In the scalabe-syslog release README there is a BOSH lite standalone manifest, but no hints on how this can be integrated with CF.

Are there any docs/example manifest out there that show how to integrate it with an existing CF deployment?

hev commented 7 years ago

@MatthiasWinzeler You can use scalable syslog by deploying it standalone and then deploying cf with the following ops files -o operations/experimental/disable-etcd.yml -o operations/experimental/enable-rlp.yml

That said, including container metrics not yet built. We're still gathering evidence on the use case and UX. Just to confirm, you are using this in ELK. What kind of monitoring or tooling plans do you plan to create for it?

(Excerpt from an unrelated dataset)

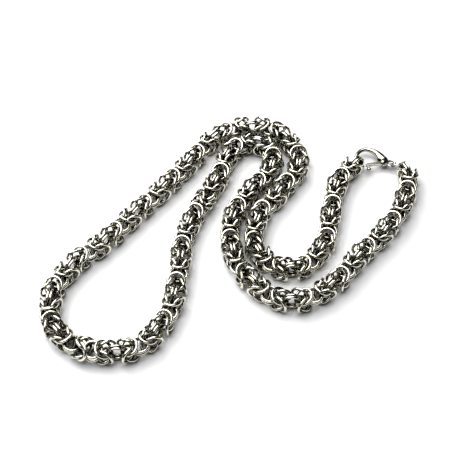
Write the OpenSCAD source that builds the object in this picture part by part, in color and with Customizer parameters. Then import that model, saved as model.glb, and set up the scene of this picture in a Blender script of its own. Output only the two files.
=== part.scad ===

MatthiasWinzeler commented 7 years ago

@ahevenor Thanks for the explanation.

In our case, the metrics will be sent over syslog to logstash. Logstash will then parse the metrics from the log line and send them to the backend system in the required format. It's not quite clear yet which backend stack will be used (and will also probably differ between departments, team etc.), but possible candidates:

Those would primarily visualize the metrics for analysis etc.

CAFxX commented 7 years ago

@ahevenor in our case logs are sent vis syslog either to splunk or ELK, depending on the user

jasonkeene commented 7 years ago

This is how we are going to encode container metrics:

117 <30>1 2017-10-04T13:00:52.662629-06:00 myhostname someapp - - [gauge@47450 name="cpu" value="0.23" unit="percentage"]
115 <30>1 2017-10-04T13:00:52.662723-06:00 myhostname someapp - - [gauge@47450 name="memory" value="2324" unit="bytes"]
113 <30>1 2017-10-04T13:00:52.662746-06:00 myhostname someapp - - [gauge@47450 name="disk" value="4324" unit="bytes"]
121 <30>1 2017-10-04T13:00:52.662765-06:00 myhostname someapp - - [gauge@47450 name="memory_quota" value="4324" unit="bytes"]
119 <30>1 2017-10-04T13:00:52.662785-06:00 myhostname someapp - - [gauge@47450 name="disk_quota" value="1234" unit="bytes"]
bradylove commented 6 years ago

@ahevenor since this is in cf-syslog-drain-release v3.1+ do we want to close this issue?

hev commented 6 years ago

This is now available in cf-deployment 1.9.0 using the new cf-drain-cli.